[EXERCISE]
Return the lines from the line containing "What build123d script" through the line containing "# across the" exactly. No other line should appear in the answer.

[ROWS]
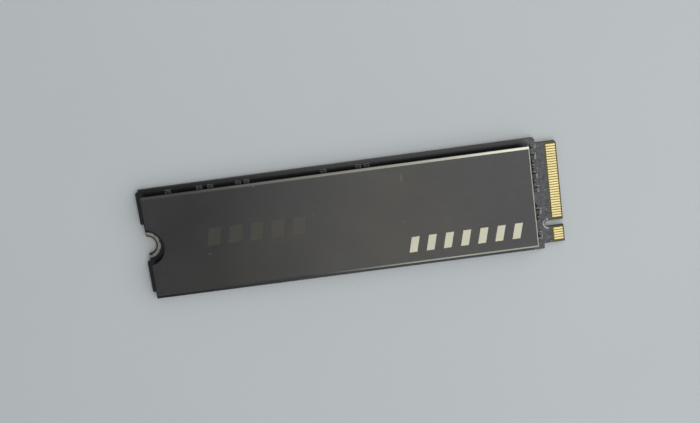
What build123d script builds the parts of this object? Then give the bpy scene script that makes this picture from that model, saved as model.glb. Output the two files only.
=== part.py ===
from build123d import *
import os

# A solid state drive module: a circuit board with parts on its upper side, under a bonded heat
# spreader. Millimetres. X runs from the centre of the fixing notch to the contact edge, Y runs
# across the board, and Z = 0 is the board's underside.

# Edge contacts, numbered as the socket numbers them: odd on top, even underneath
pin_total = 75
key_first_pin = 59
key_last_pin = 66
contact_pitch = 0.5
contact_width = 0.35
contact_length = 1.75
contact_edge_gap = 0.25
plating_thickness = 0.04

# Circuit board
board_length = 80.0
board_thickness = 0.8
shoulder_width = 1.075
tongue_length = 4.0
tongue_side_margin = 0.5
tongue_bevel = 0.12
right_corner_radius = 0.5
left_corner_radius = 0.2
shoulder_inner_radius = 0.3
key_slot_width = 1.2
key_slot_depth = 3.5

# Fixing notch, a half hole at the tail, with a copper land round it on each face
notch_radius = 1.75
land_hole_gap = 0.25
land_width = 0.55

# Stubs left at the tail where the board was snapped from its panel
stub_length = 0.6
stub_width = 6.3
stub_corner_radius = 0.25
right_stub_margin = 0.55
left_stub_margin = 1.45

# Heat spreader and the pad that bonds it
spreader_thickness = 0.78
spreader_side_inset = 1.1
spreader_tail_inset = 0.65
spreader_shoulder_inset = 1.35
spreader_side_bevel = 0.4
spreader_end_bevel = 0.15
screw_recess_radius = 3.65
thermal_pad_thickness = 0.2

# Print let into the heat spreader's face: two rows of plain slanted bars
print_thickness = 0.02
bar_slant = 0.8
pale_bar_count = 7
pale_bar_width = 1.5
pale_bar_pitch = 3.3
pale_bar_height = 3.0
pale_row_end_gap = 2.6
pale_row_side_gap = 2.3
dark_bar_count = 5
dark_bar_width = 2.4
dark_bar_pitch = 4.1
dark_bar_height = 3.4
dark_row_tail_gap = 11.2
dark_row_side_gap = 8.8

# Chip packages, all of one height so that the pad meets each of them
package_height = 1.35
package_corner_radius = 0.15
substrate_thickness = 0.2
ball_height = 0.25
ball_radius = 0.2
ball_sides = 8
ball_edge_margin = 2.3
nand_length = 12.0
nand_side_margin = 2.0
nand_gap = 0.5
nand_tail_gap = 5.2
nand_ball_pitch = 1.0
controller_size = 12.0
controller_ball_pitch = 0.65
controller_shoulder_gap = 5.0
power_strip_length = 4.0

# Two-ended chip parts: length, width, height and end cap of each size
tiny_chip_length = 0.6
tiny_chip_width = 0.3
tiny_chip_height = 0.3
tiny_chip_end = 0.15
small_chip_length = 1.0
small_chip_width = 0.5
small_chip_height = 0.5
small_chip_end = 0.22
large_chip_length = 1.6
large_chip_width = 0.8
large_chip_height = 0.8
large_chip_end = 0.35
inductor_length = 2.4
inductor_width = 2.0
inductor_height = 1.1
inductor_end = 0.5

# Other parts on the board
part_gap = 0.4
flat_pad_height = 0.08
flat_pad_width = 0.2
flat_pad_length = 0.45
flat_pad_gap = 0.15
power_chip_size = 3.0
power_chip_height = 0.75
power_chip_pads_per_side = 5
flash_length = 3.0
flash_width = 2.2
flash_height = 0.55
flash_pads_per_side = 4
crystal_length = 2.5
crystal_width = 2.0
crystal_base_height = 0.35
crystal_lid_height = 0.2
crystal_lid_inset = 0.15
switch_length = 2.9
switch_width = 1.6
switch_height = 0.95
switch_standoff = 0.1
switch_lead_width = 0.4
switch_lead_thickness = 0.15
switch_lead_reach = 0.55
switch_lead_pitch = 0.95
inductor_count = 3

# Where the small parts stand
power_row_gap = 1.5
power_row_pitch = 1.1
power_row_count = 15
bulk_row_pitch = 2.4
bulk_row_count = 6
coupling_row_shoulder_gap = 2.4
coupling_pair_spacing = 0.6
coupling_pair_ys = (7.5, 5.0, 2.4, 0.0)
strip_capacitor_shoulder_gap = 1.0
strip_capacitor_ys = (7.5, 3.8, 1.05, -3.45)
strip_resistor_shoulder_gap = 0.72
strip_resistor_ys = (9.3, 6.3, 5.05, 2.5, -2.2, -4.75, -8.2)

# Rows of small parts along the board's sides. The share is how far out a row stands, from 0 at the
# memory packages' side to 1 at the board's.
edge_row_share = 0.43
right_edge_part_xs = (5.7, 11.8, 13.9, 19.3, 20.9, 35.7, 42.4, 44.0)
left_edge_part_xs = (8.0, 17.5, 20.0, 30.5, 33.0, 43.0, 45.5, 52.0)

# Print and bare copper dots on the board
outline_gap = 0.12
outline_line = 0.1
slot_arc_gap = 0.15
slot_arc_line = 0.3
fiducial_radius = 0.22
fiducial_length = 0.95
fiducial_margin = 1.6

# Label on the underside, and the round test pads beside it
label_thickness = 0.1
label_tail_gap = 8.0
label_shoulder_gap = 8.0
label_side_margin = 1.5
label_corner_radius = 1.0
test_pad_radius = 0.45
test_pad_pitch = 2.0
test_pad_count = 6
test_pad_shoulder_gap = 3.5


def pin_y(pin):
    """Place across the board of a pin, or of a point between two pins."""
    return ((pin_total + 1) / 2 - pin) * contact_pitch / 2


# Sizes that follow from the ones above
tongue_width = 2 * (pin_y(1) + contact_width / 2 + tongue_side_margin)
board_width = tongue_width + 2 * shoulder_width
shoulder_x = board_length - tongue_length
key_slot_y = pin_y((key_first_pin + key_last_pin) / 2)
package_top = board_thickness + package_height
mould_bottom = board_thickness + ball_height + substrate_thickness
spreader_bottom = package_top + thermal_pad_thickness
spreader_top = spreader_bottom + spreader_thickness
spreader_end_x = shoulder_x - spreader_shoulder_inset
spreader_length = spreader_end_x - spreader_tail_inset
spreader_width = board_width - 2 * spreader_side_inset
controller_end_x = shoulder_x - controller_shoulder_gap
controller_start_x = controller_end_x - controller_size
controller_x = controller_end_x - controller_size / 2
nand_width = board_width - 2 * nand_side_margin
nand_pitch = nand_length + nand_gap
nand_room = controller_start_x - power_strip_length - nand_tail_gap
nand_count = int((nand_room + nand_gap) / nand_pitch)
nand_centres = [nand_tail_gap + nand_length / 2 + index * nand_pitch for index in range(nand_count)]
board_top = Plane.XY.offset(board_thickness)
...
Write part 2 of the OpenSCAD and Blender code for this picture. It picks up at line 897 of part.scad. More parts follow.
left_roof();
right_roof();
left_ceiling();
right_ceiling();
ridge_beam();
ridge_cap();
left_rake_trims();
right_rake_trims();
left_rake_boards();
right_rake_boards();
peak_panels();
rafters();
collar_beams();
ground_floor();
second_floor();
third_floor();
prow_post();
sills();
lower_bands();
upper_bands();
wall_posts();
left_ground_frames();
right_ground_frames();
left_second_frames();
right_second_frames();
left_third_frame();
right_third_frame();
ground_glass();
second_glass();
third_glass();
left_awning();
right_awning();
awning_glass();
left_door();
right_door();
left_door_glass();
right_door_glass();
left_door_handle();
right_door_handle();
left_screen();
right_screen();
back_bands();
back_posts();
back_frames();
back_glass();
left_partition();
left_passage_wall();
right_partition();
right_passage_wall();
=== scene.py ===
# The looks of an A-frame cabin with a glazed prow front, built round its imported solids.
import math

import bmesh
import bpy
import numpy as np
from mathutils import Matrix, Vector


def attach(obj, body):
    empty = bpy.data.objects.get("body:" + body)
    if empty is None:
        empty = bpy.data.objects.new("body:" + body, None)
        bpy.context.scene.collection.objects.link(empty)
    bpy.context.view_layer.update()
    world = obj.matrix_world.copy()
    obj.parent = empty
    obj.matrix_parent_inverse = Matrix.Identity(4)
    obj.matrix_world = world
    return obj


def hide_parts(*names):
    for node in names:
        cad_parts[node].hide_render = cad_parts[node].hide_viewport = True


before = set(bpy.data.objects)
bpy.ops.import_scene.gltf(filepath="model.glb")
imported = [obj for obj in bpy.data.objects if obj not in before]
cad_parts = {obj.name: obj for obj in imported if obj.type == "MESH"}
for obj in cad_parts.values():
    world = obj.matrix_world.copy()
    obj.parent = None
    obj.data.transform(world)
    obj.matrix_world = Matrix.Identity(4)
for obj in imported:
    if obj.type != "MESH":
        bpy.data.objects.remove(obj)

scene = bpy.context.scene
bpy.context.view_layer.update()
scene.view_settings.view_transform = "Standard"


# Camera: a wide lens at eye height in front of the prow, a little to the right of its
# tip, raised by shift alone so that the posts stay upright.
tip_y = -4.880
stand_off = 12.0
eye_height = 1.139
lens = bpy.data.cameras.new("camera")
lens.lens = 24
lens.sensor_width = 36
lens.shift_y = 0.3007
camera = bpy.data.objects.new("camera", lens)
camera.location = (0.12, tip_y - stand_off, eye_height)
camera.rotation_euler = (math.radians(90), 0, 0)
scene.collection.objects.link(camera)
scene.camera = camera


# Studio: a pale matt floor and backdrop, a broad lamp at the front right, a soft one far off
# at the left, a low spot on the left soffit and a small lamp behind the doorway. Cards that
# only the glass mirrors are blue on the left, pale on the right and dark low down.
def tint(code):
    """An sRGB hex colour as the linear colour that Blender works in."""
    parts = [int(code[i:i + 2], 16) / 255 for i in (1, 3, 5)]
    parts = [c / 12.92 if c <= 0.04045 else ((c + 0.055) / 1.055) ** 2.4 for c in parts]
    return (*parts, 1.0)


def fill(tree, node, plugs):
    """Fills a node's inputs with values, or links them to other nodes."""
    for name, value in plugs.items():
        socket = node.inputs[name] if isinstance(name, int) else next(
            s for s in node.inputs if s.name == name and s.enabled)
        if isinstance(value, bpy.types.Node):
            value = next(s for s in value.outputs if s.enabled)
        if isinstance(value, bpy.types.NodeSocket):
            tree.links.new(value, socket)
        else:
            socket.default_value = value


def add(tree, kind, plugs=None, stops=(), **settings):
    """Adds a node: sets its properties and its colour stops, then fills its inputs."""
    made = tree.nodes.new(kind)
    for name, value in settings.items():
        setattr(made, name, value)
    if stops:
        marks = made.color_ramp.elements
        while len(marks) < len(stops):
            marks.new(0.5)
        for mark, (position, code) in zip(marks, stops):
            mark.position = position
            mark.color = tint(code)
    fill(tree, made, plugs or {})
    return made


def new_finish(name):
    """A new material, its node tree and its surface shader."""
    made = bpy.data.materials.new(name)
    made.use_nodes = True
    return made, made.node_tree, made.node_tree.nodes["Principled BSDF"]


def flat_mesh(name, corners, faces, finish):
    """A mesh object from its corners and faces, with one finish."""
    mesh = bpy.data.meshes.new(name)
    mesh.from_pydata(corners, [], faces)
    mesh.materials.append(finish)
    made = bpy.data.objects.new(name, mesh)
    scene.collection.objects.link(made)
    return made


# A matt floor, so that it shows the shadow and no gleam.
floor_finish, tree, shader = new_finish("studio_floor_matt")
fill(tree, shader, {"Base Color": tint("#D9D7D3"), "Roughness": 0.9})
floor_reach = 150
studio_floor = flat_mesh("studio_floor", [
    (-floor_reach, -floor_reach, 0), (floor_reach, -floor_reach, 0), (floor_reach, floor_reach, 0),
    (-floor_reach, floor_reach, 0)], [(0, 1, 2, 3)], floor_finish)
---
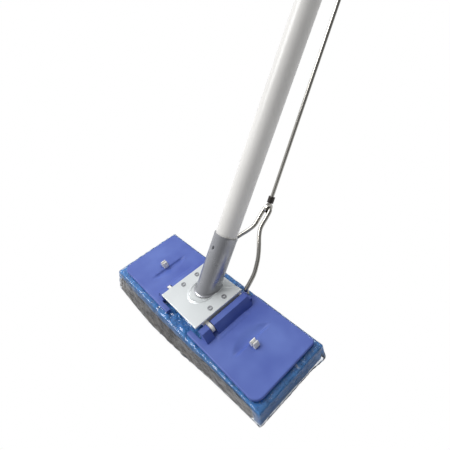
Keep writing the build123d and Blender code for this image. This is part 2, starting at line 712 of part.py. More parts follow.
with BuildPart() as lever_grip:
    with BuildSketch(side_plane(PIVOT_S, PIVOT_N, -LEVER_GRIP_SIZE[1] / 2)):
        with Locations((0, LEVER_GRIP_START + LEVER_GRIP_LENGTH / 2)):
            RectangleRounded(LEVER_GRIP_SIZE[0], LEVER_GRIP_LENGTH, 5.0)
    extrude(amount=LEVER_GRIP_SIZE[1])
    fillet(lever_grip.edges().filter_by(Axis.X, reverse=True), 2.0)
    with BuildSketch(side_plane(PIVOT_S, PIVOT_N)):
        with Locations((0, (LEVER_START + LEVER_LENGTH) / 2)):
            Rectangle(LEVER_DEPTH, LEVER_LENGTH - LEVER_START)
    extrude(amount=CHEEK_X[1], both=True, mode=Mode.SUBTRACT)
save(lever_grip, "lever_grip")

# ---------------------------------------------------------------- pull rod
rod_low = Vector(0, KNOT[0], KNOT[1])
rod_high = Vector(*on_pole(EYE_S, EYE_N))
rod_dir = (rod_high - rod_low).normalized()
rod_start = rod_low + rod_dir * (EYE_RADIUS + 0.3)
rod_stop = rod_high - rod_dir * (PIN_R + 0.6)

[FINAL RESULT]
What build123d script builds the parts of this object? Then give the bpy scene script that makes this picture from that model, saved as model.glb. Output the two files only.
=== part.py ===
from build123d import *
import os

# A solid state drive module: a circuit board with parts on its upper side, under a bonded heat
# spreader. Millimetres. X runs from the centre of the fixing notch to the contact edge, Y runs
# across the board, and Z = 0 is the board's underside.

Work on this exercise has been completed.